NASA's C. Gordon Fullerton "in the office" at NASA's Dryden Flight Research Center. NASA photo by Tony Landis.
C. Gordon Fullerton, former astronaut and current NASA research pilot, fits the inductee profile to a "T." Flying Space Shuttles, 747 Shuttle Carrier Aircraft and NASA's high-performance research jets, Fullerton's career connects several of these eras to the present.
Fullerton, along with fellow astronauts Bruce McCandless and Joe Allen, will be inducted into the Hall of Fame on April 30, 2005.
Fullerton, known fondly by associates as "Gordo," began his illustrious NASA career serving on the support crews for the Apollo 14, 15, 16, and 17 lunar missions. After working side-by-side with America's moonwalkers, waiting in the wings ended for Gordo in 1977 when he was assigned to one of the two flight crews that piloted the Space Shuttle prototype Enterprise during the Approach and Landing Test Program at NASA's Dryden Flight Research Center in California.
With a hint of dry wit, Gordo remembers that one of the most challenging parts of the Enterprise test flights occurred on the ground following captive carry flights during which the Enterprise remained attached to the top of the 747.
"Exit from the Enterprise to a small cherry picker platform 60 feet off the ground was a challenge, especially on windy days," Fullerton said. "We had to step across a gap from one to the other.

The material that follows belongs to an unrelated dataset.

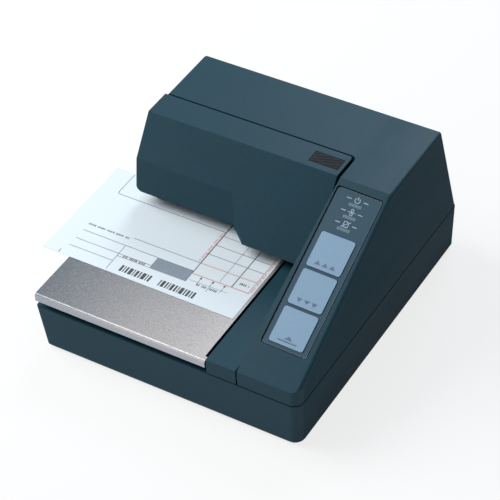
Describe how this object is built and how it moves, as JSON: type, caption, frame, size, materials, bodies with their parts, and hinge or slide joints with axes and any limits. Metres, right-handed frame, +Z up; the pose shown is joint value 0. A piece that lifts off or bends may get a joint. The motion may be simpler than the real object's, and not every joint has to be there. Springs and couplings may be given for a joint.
{
  "type": "slip printer",
  "caption": "Flat-bed slip printer with an overhanging print head housing, a lift-up ribbon cover, a metal slip table and a sloped key panel; a form passes through its open side.",
  "frame": {"origin": "middle of the whole part, slip included, on the surface it stands on", "axes": "+X to the key panel side, +Y to the back, +Z up"},
  "size_m": [0.1994, 0.1966, 0.1053],
  "materials": {
    "case_plastic": "fine-grained matte",
    "guide_plastic": "fine-grained matte",
    "overlay_film": "satin film",
    "key_plastic": "satin",
    "lens_plastic": "frosted clear",
    "grip_rubber": "ribbed matte",
    "table_steel": "fine speckled coat, bright at the lip",
    "slip_paper": "uncoated",
    "frame_steel": "plated sheet",
    "shaft_steel": "ground",
    "screw_steel": "plated",
    "head_metal": "dark cast",
    "motor_steel": "black",
    "pulley_brass": "machined",
    "belt_rubber": "toothed",
    "roller_rubber": "ground",
    "foot_rubber": "matte",
    "gear_plastic": "moulded",
    "dark_plastic": "moulded",
    "cassette_plastic": "moulded",
    "knob_plastic": "moulded",
    "ribbon_cloth": "inked woven",
    "dome_rubber": "silicone",
    "board_green": "solder mask",
    "connector_metal": "tinned",
    "solenoid_brass": "taped coil"
  },
  "bodies": {
    "case": {"lower_case": "case_plastic", "upper_case": "case_plastic", "slip_table": "table_steel", "side_guide": "guide_plastic", "panel_overlay": "overlay_film", "forward_dome": "dome_rubber", "reverse_dome": "dome_rubber", "release_dome": "dome_rubber", "indicator_lenses": "lens_plastic", "keypad_board": "board_green", "side_frame_left": "frame_steel", "side_frame_right": "frame_steel", "rear_frame_plate": "frame_steel", "upper_guide_plate": "frame_steel", "base_frame": "frame_steel", "hinge_brackets": "frame_steel", "hinge_pins": "shaft_steel", "front_guide_shaft": "shaft_steel", "rear_guide_shaft": "shaft_steel", "carriage_motor": "motor_steel", "motor_bracket": "frame_steel", "idler_bracket": "frame_steel", "carriage_belt": "belt_rubber", "ribbon_cassette": "cassette_plastic", "ribbon_band": "ribbon_cloth", "platen": "motor_steel", "feed_motor": "motor_steel", "stopper_solenoid": "solenoid_brass", "slip_sensors": "dark_plastic", "main_board": "board_green", "board_components": "dark_plastic", "interface_connector": "connector_metal", "power_inlet": "dark_plastic", "drawer_port": "dark_plastic", "switch_bezel": "dark_plastic", "ground_screw": "screw_steel", "case_screws": "screw_steel", "board_screws": "screw_steel", "rubber_feet": "foot_rubber"},
    "cover": {"ribbon_cover": "case_plastic", "grip_pad": "grip_rubber"},
    "forward_key": {"forward_key": "key_plastic"},
    "reverse_key": {"reverse_key": "key_plastic"},
    "release_key": {"release_key": "key_plastic"},
    "carriage": {"head_carriage": "dark_plastic", "print_head": "head_metal"},
    "drive_wheel": {"drive_pulley": "pulley_brass"},
    "idler_wheel": {"idler_pulley": "pulley_brass"},
    "winding_knob": {"ribbon_knob": "knob_plastic"},
    "feed_roller": {"feed_shaft": "shaft_steel", "feed_rollers": "roller_rubber", "feed_gear": "gear_plastic"},
    "motor_pinion": {"feed_pinion": "pulley_brass"},
    "press_arm": {"pressure_arm": "frame_steel"},
    "press_roller": {"pressure_rollers": "shaft_steel"},
    "stopper": {"form_stopper": "frame_steel"},
    "rocker": {"power_rocker": "dark_plastic"},
    "slip": {"slip": "slip_paper"}
  },
  "joints": [
    {"name": "cover_hinge", "type": "hinge", "parent": "case", "child": "cover", "pos_m": [-0.00355, 0.022, 0.1007], "axis": [-1, 0, 0], "range_deg": [0, 70]},
    {"name": "forward_press", "type": "slide", "parent": "case", "child": "forward_key", "axis": [0, 0.477, -0.8789], "range_m": [0, 0.0012], "stiffness_N_per_m": 350, "springref_m": -0.001, "deforming": ["forward_dome"]},
    {"name": "reverse_press", "type": "slide", "parent": "case", "child": "reverse_key", "axis": [0, 0.477, -0.8789], "range_m": [0, 0.0012], "stiffness_N_per_m": 350, "springref_m": -0.001, "deforming": ["reverse_dome"]},
    {"name": "release_press", "type": "slide", "parent": "case", "child": "release_key", "axis": [0, 0.477, -0.8789], "range_m": [0, 0.0012], "stiffness_N_per_m": 350, "springref_m": -0.001, "deforming": ["release_dome"]},
    {"name": "carriage_travel", "type": "slide", "parent": "case", "child": "carriage", "axis": [1, 0, 0], "range_m": [-0.077, 0]},
    {"name": "drive_wheel_turn", "type": "hinge", "parent": "case", "child": "drive_wheel", "pos_m": [0.0577, 0.05, 0.0612], "axis": [0, 1, 0], "range_deg": [-735, 5]},
    {"name": "idler_wheel_turn", "type": "hinge", "parent": "case", "child": "idler_wheel", "pos_m": [-0.0543, 0.05, 0.0612], "axis": [0, 1, 0], "range_deg": [-735, 5]},
    {"name": "knob_turn", "type": "hinge", "parent": "case", "child": "winding_knob", "pos_m": [0.0217, 0.0178, 0.0892], "axis": [0, 0, 1], "continuous": true},
    {"name": "feed_turn", "type": "hinge", "parent": "case", "child": "feed_roller", "pos_m": [0.0097, 0.019, 0.03415], "axis": [-1, 0, 0], "range_deg": [-19, 595]},
    {"name": "pinion_turn", "type": "hinge", "parent": "case", "child": "motor_pinion", "pos_m": [0.0457, 0.01562, 0.02155], "axis": [-1, 0, 0], "range_deg": [-1990, 70]},
    {"name": "press_arm_lift", "type": "hinge", "parent": "case", "child": "press_arm", "pos_m": [0.0097, 0.028, 0.0529], "axis": [-1, 0, 0], "range_deg": [0, 8], "stiffness_Nm_per_rad": 0.05, "springref_deg": -22.92},
    {"name": "press_roller_turn", "type": "hinge", "parent": "press_arm", "child": "press_roller", "pos_m": [0.0097, 0.019, 0.0451], "axis": [1, 0, 0], "range_deg": [-50, 1495]},
    {"name": "stopper_lift", "type": "slide", "parent": "case", "child": "stopper", "axis": [0, 0, -1], "range_m": [-0.007, 0]},
    {"name": "power_rock", "type": "hinge", "parent": "case", "child": "rocker", "pos_m": [0.0797, 0.09285, 0.0202], "axis": [-1, 0, 0], "range_deg": [0, 16]},
    {"name": "slip_travel", "type": "slide", "parent": "case", "child": "slip", "axis": [0, 1, 0], "range_m": [-0.0026, 0.078]}
  ],
  "couplings": [
    {"joint": "drive_wheel_turn", "follows": "carriage_travel", "rad_per_m": 163.93},
    {"joint": "idler_wheel_turn", "follows": "carriage_travel", "rad_per_m": 163.93},
    {"joint": "pinion_turn", "follows": "feed_turn", "ratio": -3.3333},
    {"joint": "press_roller_turn", "follows": "feed_turn", "ratio": 2.5},
    {"joint": "slip_travel", "follows": "feed_turn", "m_per_rad": 0.0075}
  ]
}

Now that took some nerve."
As Fullerton and Fred Haise of Apollo 13 fame became the first two men to land a Shuttle, Gordo was more than ready for his next assignment, that of piloting the eight-day STS-3 Space Shuttle orbital flight test mission that occurred Mar. 22-30, 1982. The mission exposed the orbiter Columbia to extremes in thermal stress and tested the Shuttle's 50-foot robotic arm used to grapple and maneuver payloads in orbit. STS-3 landed at White Sands, N.M., because Rogers Dry Lake at Edwards was wet due to heavy seasonal rains.
Off into space again, Fullerton commanded the STS-51F Spacelab 2 mission, launched on July 29, 1985. This mission, with the orbiter Challenger, got off to a more exciting than usual start. During ascent, one of the orbiter's three main engines abruptly shut down, but with help from mission control Gordo and pilot Roy Bridges continued the mission with an "abort to orbit" achieved by burning the remaining two engines longer.

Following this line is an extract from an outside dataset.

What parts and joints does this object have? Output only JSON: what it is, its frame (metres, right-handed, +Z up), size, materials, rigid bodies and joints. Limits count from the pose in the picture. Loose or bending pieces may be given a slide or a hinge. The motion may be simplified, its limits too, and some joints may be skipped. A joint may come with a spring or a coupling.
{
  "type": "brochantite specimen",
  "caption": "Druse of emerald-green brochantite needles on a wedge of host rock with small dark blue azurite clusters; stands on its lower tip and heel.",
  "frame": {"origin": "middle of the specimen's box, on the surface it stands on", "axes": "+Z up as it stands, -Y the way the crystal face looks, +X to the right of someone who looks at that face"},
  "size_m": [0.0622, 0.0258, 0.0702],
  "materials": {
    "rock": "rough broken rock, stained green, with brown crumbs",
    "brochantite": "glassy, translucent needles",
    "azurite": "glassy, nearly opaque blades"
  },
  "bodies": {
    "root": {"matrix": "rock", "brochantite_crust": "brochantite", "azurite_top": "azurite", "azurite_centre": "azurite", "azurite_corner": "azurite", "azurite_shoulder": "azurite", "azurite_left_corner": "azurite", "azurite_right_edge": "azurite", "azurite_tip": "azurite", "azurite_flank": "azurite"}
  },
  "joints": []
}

The rest of the flight went well and was the first pallet-only Spacelab mission. In addition, it carried 13 major science experiments. The mission ended August 6, 1985, with a landing at NASA Dryden.
After leaving the astronaut cops and moving back to California in 1986, Gordo continued his love of flying unique flight research missions at NASA Dryden.

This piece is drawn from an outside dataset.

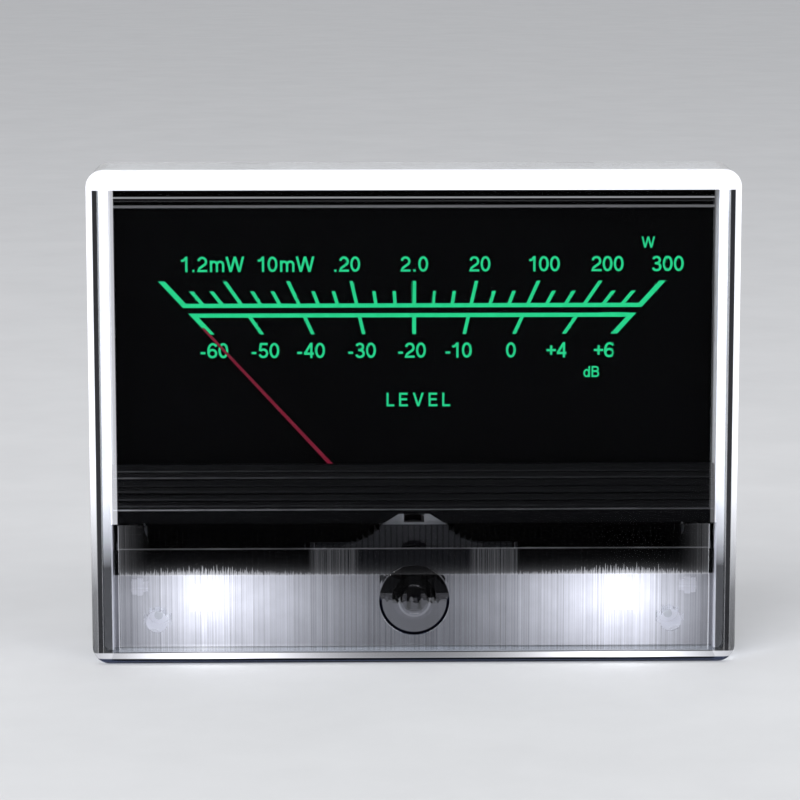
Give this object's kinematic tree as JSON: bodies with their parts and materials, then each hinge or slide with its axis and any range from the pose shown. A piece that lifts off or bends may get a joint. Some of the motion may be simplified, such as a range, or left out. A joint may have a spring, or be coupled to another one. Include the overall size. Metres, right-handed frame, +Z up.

As the project pilot on the NASA B-52B launch aircraft, Fullerton flew the first six air launches of the commercially developed Pegasus space vehicle. Piloting the B-52B, he flew several air launches of the X-38 Crew Return Vehicle prototype and the X-43A Hyper-X scramjet propulsion project.
In addition, Gordo was the project pilot on the Propulsion Controlled Aircraft program, during which he successfully landed both a modified F-15 fighter and an MD-11 transport with all control surfaces neutralized, using only engine thrust for control.
Assigned to evaluate the flying qualities of the Russian Tu-144 supersonic transport during two flights in 1998, he reached a speed of Mach 2 and became one of only two non-Russian pilots to fly that aircraft.
As Chief Pilot at NASA Dryden, Gordo still enjoys flying NASA's research jets as often as he can.
Fullerton holds many honors and awards from his long career. His likeness is even represented as a bobble-head doll. Flying cool aircraft and spacecraft has its perks.